> PROMPT
Show every line where "scene" occurs.

> MATERIAL
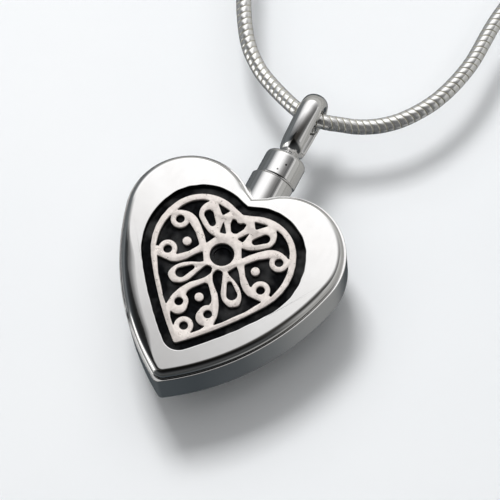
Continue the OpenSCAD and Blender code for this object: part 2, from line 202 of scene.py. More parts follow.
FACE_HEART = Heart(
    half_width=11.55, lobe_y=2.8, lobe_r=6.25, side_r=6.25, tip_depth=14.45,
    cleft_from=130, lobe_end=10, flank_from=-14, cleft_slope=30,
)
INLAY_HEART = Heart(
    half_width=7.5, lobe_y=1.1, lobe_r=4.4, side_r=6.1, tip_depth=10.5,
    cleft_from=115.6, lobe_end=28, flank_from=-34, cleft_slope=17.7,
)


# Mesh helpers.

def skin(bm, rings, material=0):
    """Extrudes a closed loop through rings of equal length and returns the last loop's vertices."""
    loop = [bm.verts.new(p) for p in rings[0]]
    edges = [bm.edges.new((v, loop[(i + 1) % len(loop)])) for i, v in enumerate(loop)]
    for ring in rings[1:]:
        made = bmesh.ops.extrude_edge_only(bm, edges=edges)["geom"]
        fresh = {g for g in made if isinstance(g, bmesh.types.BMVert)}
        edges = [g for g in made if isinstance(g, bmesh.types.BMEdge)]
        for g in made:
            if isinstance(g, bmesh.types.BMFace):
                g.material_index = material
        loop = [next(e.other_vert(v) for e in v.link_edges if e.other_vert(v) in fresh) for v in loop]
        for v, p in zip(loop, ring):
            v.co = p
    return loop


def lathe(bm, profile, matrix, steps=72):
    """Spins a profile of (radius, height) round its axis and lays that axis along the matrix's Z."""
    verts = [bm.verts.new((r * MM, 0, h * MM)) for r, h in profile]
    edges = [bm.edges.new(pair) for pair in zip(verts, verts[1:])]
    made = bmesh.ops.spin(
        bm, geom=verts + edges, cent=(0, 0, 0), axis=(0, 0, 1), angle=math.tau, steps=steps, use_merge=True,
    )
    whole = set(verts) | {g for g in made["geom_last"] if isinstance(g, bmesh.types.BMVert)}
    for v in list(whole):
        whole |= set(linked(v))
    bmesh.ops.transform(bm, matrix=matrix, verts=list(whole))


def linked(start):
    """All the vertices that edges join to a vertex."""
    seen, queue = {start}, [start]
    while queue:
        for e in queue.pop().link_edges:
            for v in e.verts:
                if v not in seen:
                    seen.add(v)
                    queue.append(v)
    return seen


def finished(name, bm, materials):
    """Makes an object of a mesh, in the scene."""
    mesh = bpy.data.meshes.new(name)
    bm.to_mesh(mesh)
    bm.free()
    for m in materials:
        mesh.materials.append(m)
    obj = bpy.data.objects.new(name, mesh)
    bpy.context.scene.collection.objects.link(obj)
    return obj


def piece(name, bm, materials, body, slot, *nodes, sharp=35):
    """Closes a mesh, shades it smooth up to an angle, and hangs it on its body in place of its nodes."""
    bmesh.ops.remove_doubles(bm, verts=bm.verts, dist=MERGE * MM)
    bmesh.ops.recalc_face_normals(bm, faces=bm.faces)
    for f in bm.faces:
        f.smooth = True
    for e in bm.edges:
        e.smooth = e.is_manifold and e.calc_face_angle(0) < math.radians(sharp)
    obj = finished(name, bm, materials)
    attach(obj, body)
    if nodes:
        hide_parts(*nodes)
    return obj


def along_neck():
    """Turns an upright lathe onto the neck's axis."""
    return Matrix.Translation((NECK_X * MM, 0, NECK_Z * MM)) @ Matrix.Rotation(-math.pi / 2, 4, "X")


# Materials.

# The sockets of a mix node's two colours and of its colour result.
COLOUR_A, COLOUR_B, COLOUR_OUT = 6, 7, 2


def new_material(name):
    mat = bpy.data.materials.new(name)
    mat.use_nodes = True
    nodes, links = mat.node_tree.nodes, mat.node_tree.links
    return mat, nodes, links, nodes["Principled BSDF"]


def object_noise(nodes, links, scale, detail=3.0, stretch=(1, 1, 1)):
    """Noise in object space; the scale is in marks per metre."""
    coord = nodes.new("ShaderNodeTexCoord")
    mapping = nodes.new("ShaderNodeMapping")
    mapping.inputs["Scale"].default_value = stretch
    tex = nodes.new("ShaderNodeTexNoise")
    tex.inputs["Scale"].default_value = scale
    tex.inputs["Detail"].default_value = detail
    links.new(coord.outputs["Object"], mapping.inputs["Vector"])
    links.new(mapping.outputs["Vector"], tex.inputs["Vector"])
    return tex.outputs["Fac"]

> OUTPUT
Continue the OpenSCAD and Blender code for this object: part 2, from line 202 of scene.py. More parts follow.
    """Makes an object of a mesh, in the scene."""
    bpy.context.scene.collection.objects.link(obj)